My impressions were somewhat different this time. There is undoubtedly a difficult claustrophobic feel about the film, but there is also comedy - a dark, bleak and grotesque comedy - that makes this work all the more richer for the ambiguity it instores. One shifts between extremes, between the heaviness and unhealthiness of the interlocked lives of the protagonists, the staleness and decadence of the house, the perverse demonstration of strength throttling weakness, of the servant inversing roles and finally taking the upper hand against his master, who ends up crawling very low indeed; and on the other hand, the numerous comic dialogues, the very funny situations bred out of the master's ineptitudes to live independently...
The homosexual element is also of great (and grave) importance. It is constantly slipping about in undertones (one must not forget that homosexuality was not legal in Britain at the time), seeping in at the fringes and thriving at the very core of what is going on between the two characters.
Aesthetically, the film is perfect. The use of mirrors and inhabitual camera angles, the display of the house, the black-and-white media so well suited to the dark subject matter... All this combines to produce an impressive (if intimidating) whole that leaves you feeling quite unwell.

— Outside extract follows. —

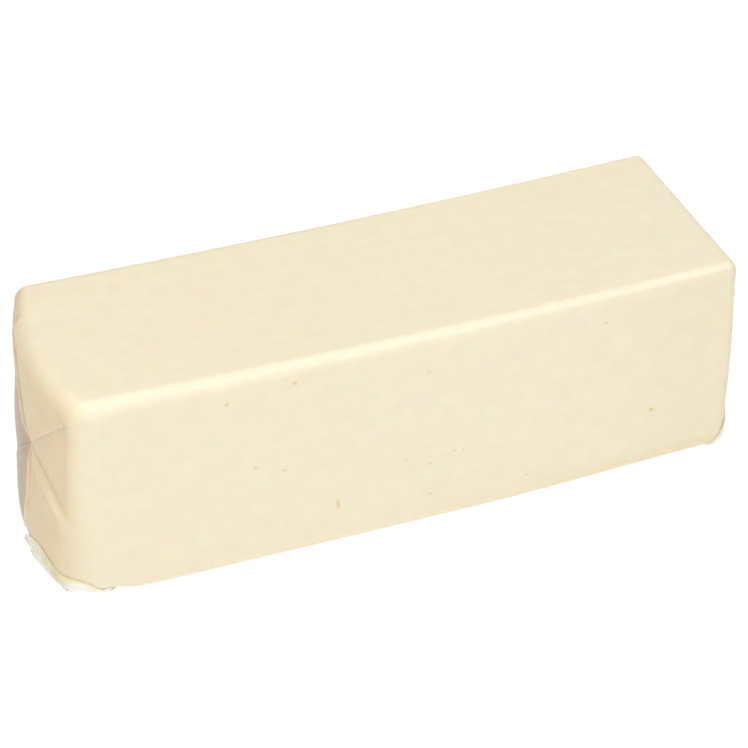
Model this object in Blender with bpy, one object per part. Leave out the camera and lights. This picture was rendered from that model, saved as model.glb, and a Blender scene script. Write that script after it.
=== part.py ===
"""A loaf of white American cheese, sealed skin-tight in clear film, lying on its long side.

The loaf is a soft-edged block. Its shown end (-X) leans out towards a foot, and carries the
envelope fold of the film: a flap from the top, an ear from each side and a panel from below,
which meet at the middle of the end. The film's spare length is gathered under each end, and its
folded edge sticks out there as a short tail. The other end is folded the same way, but leans less.

Metres, +Z up. The origin is at the middle of the box that holds the loaf, on its lowest level.
X runs along the loaf, and the long side that shows faces -Y.
"""

from math import atan2, exp, hypot, pi, radians, sin, sqrt, tan

import bmesh
import bpy
from mathutils import Vector

MM = 0.001

# The block, as a sharp-cornered box before its edges are rounded.
LENGTH = 260.0 * MM  # between the top edges of the two ends
WIDTH = 90.0 * MM
HEIGHT = 85.0 * MM
HALF_LENGTH, HALF_WIDTH, HALF_HEIGHT = LENGTH / 2, WIDTH / 2, HEIGHT / 2

# Its edges.
SHOWN_EDGE = 6.4 * MM  # the top edges and the upright ones, at the shown end
FAR_EDGE = 4.0 * MM  # the same at the other end
END_EXTRA = 1.0 * MM  # the edges of the shown end are this much softer
BASE_RADIUS = 3.7 * MM  # the long bottom edges, up to the middle
FAR_BASE = 8.4 * MM  # the same at the other end
FOOT_CORNER = 12.0 * MM  # the two bottom corners of the shown end, seen from above
FOOT_RISE = 6.0 * MM  # how high the shown end's bottom edge is rounded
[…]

If you believe the role of movies is to entertain, this might not be a film for you; but if delving into the depths of human relationships (however horribly uncomfortable this may be) and leaving the film different for having seen it is what you expect from this form of high drama, then you simply must see "The Servant". But beware! You won't come out of it untouched.
A perfect story and movie
If you have not seen this, you must. This is the story of class warfare, naked and without euphamism. Perfect portrayals by all, and a perfect rendering of the story.
Really, I'm not kidding.
If you have any illusions or utopian visions of any good coming from the class struggle, no matter which side you're rooting for, you had better view this movie as soon as you can.